I think reasonable minds could go either way on the issue, but given the current level of antipathy towards the use of gene patents to block genetic diagnostic testing, I can envision a European court adopting a restrictive interpretation of what it means for a genetic sequence to be capable of performing its patentable function, and decide that gene patent coverage does not extend to use of the genetic sequence in diagnostic testing.

In a related context, the Court’s decision could have implications for the effect of gene patents on whole genome sequencing. There is much buzz these days regarding the imminent arrival of personal whole genome sequencing, which will permit individuals to have their entire genome sequenced for a relatively small amount of money. Some have worried that a thicket of gene patents might impede the ability of firms to provide whole genome sequencing.

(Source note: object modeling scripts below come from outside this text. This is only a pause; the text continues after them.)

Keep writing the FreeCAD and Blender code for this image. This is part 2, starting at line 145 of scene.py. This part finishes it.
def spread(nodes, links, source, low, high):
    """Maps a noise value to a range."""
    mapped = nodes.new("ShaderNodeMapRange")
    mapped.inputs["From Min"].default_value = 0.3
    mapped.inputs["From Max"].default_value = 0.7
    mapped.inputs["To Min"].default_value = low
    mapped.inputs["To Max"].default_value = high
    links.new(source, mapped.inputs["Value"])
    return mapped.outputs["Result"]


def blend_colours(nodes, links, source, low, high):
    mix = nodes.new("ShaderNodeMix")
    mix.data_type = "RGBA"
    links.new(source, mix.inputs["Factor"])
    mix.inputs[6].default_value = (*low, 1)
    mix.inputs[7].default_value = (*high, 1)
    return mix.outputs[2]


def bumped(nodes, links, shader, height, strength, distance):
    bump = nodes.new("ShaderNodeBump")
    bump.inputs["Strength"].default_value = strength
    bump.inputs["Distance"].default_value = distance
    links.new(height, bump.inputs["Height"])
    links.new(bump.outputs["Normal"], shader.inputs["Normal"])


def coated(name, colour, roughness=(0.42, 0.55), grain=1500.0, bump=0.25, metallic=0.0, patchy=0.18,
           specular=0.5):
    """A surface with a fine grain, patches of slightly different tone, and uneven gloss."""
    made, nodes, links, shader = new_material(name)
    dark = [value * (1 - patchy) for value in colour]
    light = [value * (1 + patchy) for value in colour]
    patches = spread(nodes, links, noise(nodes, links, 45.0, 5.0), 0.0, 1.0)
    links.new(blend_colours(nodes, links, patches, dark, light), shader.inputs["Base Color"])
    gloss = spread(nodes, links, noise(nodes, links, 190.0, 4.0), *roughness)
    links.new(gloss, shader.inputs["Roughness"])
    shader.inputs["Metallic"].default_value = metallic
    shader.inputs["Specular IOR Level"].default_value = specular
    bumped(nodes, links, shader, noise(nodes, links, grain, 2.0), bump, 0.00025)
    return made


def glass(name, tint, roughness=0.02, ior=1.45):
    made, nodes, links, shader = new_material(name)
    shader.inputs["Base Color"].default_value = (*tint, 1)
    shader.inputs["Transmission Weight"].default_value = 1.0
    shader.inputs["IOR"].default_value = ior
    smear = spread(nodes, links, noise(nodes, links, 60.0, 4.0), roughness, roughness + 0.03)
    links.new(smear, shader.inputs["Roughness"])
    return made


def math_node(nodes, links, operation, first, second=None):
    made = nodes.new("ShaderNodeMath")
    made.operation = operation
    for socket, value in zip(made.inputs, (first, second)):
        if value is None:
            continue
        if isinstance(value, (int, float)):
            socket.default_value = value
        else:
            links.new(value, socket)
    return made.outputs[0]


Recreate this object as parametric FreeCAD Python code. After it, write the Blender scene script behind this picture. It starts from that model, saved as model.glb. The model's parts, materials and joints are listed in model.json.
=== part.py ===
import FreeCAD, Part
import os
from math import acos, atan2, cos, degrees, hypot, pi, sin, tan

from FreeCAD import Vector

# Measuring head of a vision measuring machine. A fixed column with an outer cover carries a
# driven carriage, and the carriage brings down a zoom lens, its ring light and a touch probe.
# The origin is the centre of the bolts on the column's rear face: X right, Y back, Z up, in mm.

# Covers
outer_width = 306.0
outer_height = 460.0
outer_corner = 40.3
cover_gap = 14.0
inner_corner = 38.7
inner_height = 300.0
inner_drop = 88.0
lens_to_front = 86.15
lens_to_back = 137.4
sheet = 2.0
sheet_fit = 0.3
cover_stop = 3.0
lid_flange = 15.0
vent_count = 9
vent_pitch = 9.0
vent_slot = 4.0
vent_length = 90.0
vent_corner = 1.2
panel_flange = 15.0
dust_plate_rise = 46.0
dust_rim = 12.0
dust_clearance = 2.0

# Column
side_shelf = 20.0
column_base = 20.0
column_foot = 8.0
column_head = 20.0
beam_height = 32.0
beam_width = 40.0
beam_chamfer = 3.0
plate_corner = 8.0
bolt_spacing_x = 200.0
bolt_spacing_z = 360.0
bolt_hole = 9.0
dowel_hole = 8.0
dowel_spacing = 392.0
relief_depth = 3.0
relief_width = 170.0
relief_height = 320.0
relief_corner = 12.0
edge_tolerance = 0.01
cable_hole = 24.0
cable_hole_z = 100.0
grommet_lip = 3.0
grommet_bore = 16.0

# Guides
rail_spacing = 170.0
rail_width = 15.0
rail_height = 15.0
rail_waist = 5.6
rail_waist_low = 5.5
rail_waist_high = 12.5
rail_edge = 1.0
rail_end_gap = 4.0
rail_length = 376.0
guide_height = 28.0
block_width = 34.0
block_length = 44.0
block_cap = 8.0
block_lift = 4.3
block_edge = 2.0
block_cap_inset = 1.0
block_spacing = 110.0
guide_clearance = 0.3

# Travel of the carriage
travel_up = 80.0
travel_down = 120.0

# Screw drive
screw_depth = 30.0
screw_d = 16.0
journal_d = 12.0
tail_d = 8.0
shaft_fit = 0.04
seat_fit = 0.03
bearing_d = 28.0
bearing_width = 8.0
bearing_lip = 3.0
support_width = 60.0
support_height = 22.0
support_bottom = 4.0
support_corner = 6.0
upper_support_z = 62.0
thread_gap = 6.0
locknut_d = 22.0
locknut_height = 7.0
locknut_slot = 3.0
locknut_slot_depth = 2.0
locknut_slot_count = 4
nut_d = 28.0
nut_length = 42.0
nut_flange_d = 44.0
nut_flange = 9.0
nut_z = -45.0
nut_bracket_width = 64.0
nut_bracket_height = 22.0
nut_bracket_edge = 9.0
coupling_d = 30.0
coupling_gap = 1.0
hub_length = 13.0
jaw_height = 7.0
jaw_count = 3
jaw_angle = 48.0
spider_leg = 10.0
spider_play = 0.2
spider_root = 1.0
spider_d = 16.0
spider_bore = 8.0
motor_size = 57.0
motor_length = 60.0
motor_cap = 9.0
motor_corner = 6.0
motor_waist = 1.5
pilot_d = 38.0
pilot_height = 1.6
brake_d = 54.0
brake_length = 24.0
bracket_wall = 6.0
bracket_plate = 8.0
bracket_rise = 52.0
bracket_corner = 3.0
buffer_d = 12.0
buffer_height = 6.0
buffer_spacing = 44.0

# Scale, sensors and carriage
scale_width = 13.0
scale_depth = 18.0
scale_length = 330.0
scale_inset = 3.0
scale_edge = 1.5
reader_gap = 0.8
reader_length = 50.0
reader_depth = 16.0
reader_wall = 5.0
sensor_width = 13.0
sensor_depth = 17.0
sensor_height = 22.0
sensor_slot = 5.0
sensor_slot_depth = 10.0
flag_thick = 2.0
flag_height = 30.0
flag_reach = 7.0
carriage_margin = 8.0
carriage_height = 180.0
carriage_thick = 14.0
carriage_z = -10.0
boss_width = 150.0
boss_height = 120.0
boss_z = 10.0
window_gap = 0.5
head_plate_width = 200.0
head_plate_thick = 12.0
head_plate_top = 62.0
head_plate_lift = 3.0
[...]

However, DNA “manufactured” in the course of whole genome sequencing is unlikely to be found capable of performing the function of individual patented genetic sequences residing therein, in which case genome sequencing would not result in patent infringement liability in Europe.

I personally do not think gene patents will substantially impede whole genome sequencing, in the US or elsewhere. But if I am wrong, and patents on genes pose a substantial impediment to whole genome sequencing in the US, the patents could be circumvented by exporting the process to a place like Europe. The EU court decision could substantially reduce the likelihood that whole genome sequencing in Europe will result in liability for patent infringement.

On the other hand, the ruling should not affect the ability of biotechnology companies to use gene patents to protect their biologic drugs. In this context, the patented gene is performing its primary function of expressing the protein encoded by the gene, and thus satisfies the criterion established by Tuesdays decision of the Court of Justice.